Rodríguez explores the competing notions of
la familia found in movement-inspired literature, film, video, music, painting, and other forms of cultural expression created by Chicano men. Drawing on cultural studies and feminist and queer theory, he examines representations of the family that reflect and support a patriarchal, heteronormative nationalism as well as those that reconfigure kinship to encompass alternative forms of belonging.
Describing how
la familia came to be adopted as an organizing strategy for communitarian politics,
Rodríguez looks at foundational texts including Rodolfo Gonzales’s well-known poem “I Am
Joaquín,” the Chicano Liberation Youth Conference’s manifesto
El Plan Espiritual de Aztlán, and
José Armas’s
La Familia de La Raza.
Rodríguez analyzes representations of the family in the films
I Am Joaquín,
Yo Soy Chicano, and
Chicana; the Los Angeles public affairs television series
¡Ahora!; the experimental videos of the artist-activist Harry
Gamboa Jr.; and the work of hip-hop artists such as Kid Frost and Chicano Brotherhood. He reflects on homophobia in Chicano nationalist thought, and examines how Chicano gay men have responded to it in works including Al
Lujan’s video
S&M in the Hood, the paintings of Eugene
Rodríguez, and a poem by the late activist Rodrigo Reyes.
Next of Kin is both a wide-ranging assessment of
la familia’s symbolic power and a hopeful call for a more inclusive cultural politics."
***
I feel a little sheepish about the self-promotion, but the advance copies of
Shakespeare and the Middle Ages--a collection of essays that
I co-edited with John Watkins of the University of Minnesota--have also just arrived.
Here is the book description from the
Oxford University Press website: "
Shakespeare and the Middle Ages brings together a distinguished, multidisciplinary group of scholars to rethink the medieval origins of modernity. Shakespeare provides them with the perfect focus, since his works turn back to the Middle Ages as decisively as they anticipate the modern world: almost all of the histories depict events during the Hundred Years War, and
King John glances even further back to the thirteenth-century
Angevins; several of the comedies, tragedies, and romances rest on medieval sources; and there are important medieval antecedents for some of the poetic modes in which he worked as well.

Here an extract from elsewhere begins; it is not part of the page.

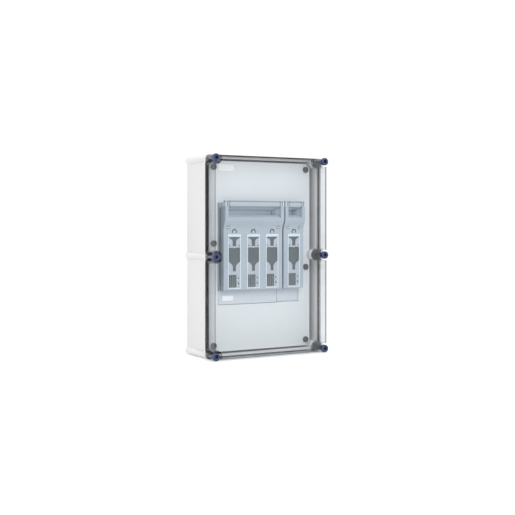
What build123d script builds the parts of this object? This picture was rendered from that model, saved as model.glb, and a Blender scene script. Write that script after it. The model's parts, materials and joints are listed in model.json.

Several of the essays reread Shakespeare by recovering aspects of his works that are derived from medieval traditions and whose significance has been obscured by the desire to read Shakespeare as the origin of the modern. These essays, taken cumulatively, challenge the idea of any decisive break between the medieval period and early modernity by demonstrating continuities of form and imagination that clearly bridge the gap. Other essays explore the ways in which Shakespeare and his contemporaries constructed or imagined relationships between past and present. Attending to the way these writers thought about their relationship to the past makes it possible, in turn, to read against the grain of our own teleological investment in the idea of early modernity. A third group of essays reads texts by Shakespeare and his contemporaries as documents participating in social-cultural transformation from within. This means attending to the way they themselves grapples with the problem of change, attempting to respond to new conditions and pressures while holding onto customary habits of thought and imagination. Taken together, the essays in this volume revisit the very idea of transition in a refreshingly non-teleological way."